Rhodeus pseudosericeus (Arai et al. 2001) is an endangered endemic species in South Korea belonging in Acheilognathinae (Cypriniformes, Cyprinidae). In a previous study, R. pseudosericeus had a sister relationship to the R. sericeus–amarus complex, indicating that Amur and European bitterlings originated from the dispersal of R. pseudosericeus or its ancestral lineage (Jeon & Suk 2014). Here, the complete mitogenome of R. pseudosericeus was analyzed to provide novel data for the reconstruction of phylogenetic relationship among Acheilognathinae. Genomic DNA was extracted from the caudal fin-clip of a male collected in Daecheon stream (N 36° 23′ 25″/E 126° 39′ 49″) under the permission of the Ministry of Environment, South Korea. The fish and genomic DNA samples were stored in collection storage at the Department of Life Sciences, Yeungnam University as the voucher numbers, YUSS07 and YUSS-RP07, respectively. The mitogenome was amplified using long-range PCR and sequenced using the primer-walking strategy.

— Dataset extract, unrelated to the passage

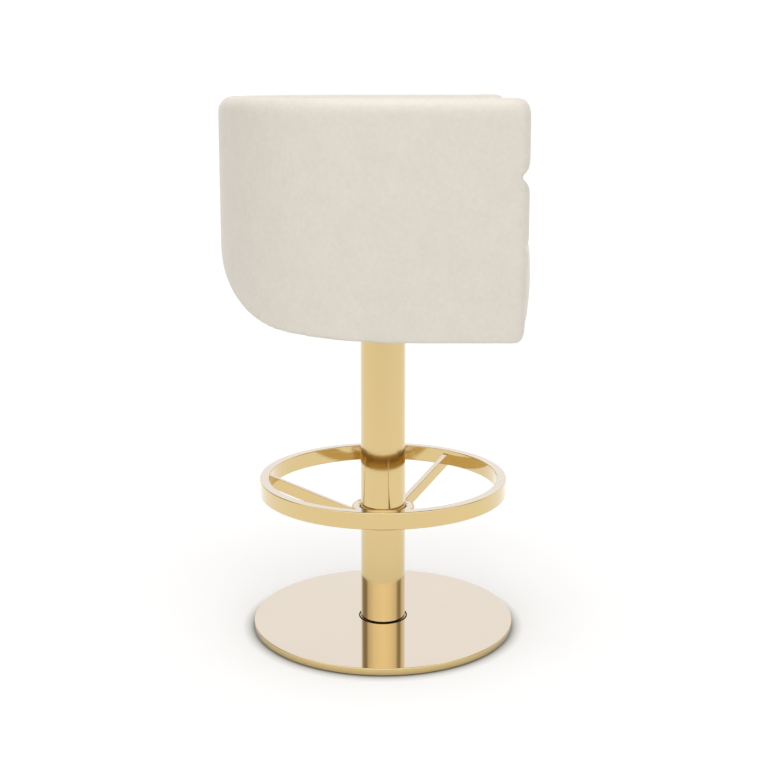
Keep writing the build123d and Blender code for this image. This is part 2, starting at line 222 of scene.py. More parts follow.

The mitogenome sequence was deposited in NCBI GenBank under KF425517. The whole sequence was 16,574 bp long consisting of 13 protein-coding genes (ATP6, ATP8 COX1 – 3, CYTB, ND1 – 6 and ND4L), 2 ribosomal RNA genes (12S and 16S) and 22 tRNA genes. One putative control region was found between tRNAPro and tRNAPhe. The gene arrangement was completely identical to those found in Acheilognathinae species (Hwang et al. 2014; Luo et al. 2014; Xu et al. 2015) as well as in cyprinid species (Yin et al. 2015; Sun et al. 2016).

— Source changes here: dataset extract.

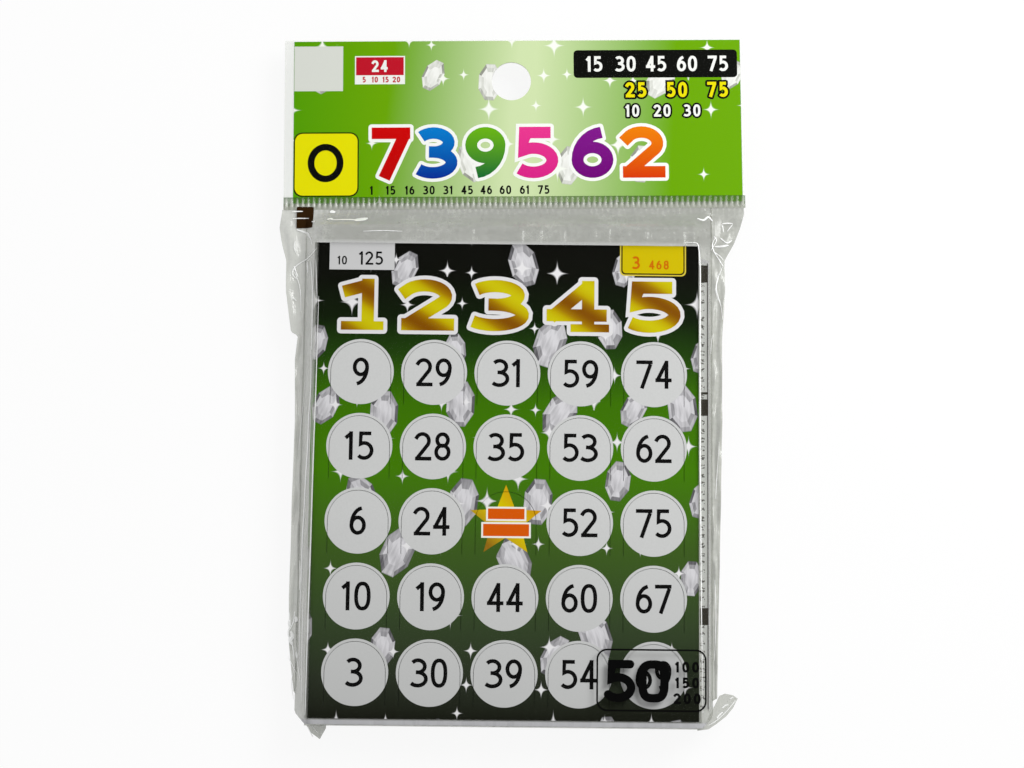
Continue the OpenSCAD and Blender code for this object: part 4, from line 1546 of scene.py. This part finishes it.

The sequence size of 13 protein-coding genes was 11,256 bp. As shown in the mitogenome of Amur bitterling (Xu et al. 2015), all of the protein-coding genes were initiated by ATG, with the exceptions in COX1, and ND2, ND3, COX2, COX3 and CYTB had incomplete stop codons. Partial overlaps were found between four pairs of adjacent protein-coding genes, ATP8-ATP6, ND4L-ND4 and ND5-ND6 with 7, 1, 7 and 4 bp, respectively, as typically observed in cyprinid mitogenomes (Chen et al. 2013; Yin et al. 2015). Two rRNA genes were separated by a tRNAVal and the total length of rRNA region was 2642 bp. All 22 tRNA genes, ranging from 68 to 76 bp, were interspersed throughout mitochondrial genome and were predicted to form cloverleaf-like secondary structures in the analyses using DAMBE (Xia & Xie 2001).

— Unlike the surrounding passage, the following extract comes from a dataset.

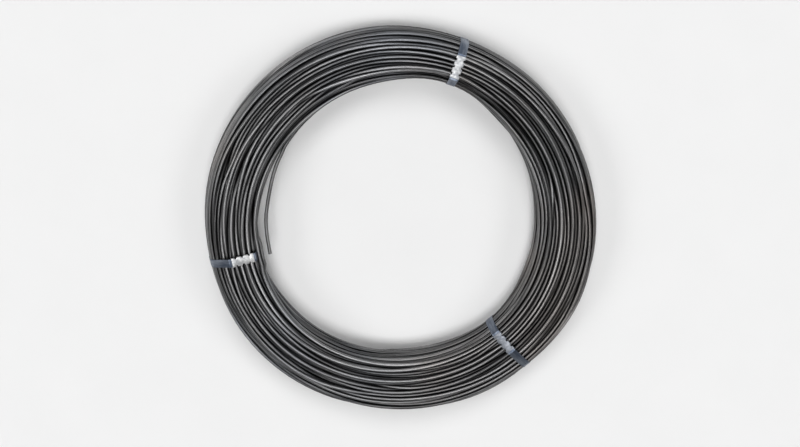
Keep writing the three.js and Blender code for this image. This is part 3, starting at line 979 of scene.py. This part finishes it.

Bayesian inference analyses (MrBayes 3.2; Ronquist et al. 2012) were performed based on the complete mitogenome sequences (Figure 1(A)) or 13 protein-coding genes (Figure 1(B)) obtained from 17 Acheilognathinae species. Three major genera of bitterlings, Rhodeus, Tanakia and Acheilognathus independently formed monophyletic groups in the tree reconstructed based on the whole genome sequences (Figure 1(A)), providing little evidence to support the previous claim (Xu et al. 2015). When protein-coding sequences were only considered, however, the genus Rhodeus was not recovered as a single monophyly, with several Rhodeus species including R. pseudosericeus clustering primarily with Tanakia species (Figure 1(B)). Our study showed a more complicated pattern of Acheilognathinae phylogenetic differentiation, indicating that the taxonomic reevaluation is still required in this subfamily.

Figure 1.

Bayesian inference tree of the subfamily Acheilognathinae reconstructed by MrBayes 3.2 using complete mitogenome sequences (A) or solely 13 protein-coding genes (B) obtained from 17 Acheilognathinae species. Six cyprinids (Nipponocypris sieboldii, Zacco platypus, Danio rerio, Tinca tinca, Gobio gobio and Tanichthys albonubes) and a Gastromyzontidae species (Sewellia lineolata) were included in the analyses as outgroups. GTR + I + G was selected as the best-fit substitution model by jModeltest (Posada 2008). High posterior probabilities (>0.6) were symbolized on the node.